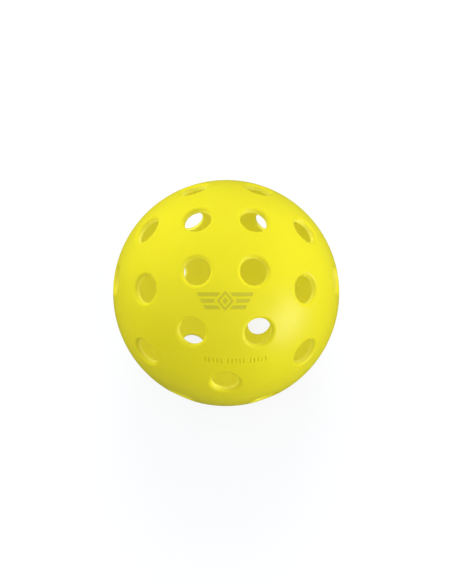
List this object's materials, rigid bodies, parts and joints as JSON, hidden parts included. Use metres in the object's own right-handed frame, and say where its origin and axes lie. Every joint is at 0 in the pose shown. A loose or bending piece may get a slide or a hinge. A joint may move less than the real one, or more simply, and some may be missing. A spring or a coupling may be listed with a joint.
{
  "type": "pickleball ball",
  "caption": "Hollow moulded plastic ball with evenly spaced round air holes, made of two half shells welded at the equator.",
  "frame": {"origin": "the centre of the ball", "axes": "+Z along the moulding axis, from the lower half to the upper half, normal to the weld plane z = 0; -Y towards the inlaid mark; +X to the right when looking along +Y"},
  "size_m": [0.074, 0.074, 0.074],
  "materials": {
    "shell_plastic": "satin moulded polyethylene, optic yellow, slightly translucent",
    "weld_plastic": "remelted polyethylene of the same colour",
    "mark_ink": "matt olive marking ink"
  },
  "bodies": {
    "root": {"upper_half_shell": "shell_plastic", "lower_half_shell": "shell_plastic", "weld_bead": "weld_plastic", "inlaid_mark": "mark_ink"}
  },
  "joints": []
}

■ TO BE DONE ■
Please output the complete data exactly.

■ CORRECT ANSWER ■
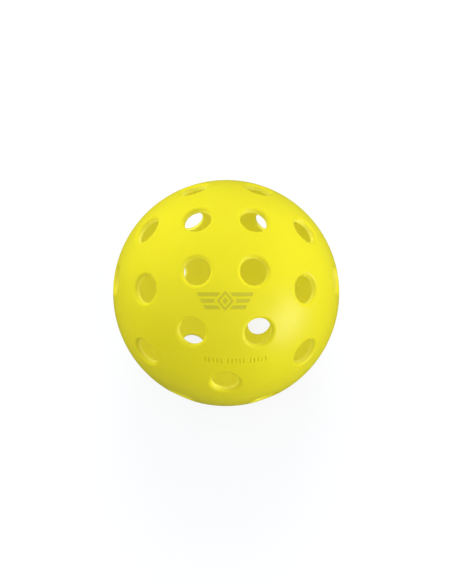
List this object's materials, rigid bodies, parts and joints as JSON, hidden parts included. Use metres in the object's own right-handed frame, and say where its origin and axes lie. Every joint is at 0 in the pose shown. A loose or bending piece may get a slide or a hinge. A joint may move less than the real one, or more simply, and some may be missing. A spring or a coupling may be listed with a joint.
{
  "type": "pickleball ball",
  "caption": "Hollow moulded plastic ball with evenly spaced round air holes, made of two half shells welded at the equator.",
  "frame": {"origin": "the centre of the ball", "axes": "+Z along the moulding axis, from the lower half to the upper half, normal to the weld plane z = 0; -Y towards the inlaid mark; +X to the right when looking along +Y"},
  "size_m": [0.074, 0.074, 0.074],
  "materials": {
    "shell_plastic": "satin moulded polyethylene, optic yellow, slightly translucent",
    "weld_plastic": "remelted polyethylene of the same colour",
    "mark_ink": "matt olive marking ink"
  },
  "bodies": {
    "root": {"upper_half_shell": "shell_plastic", "lower_half_shell": "shell_plastic", "weld_bead": "weld_plastic", "inlaid_mark": "mark_ink"}
  },
  "joints": []
}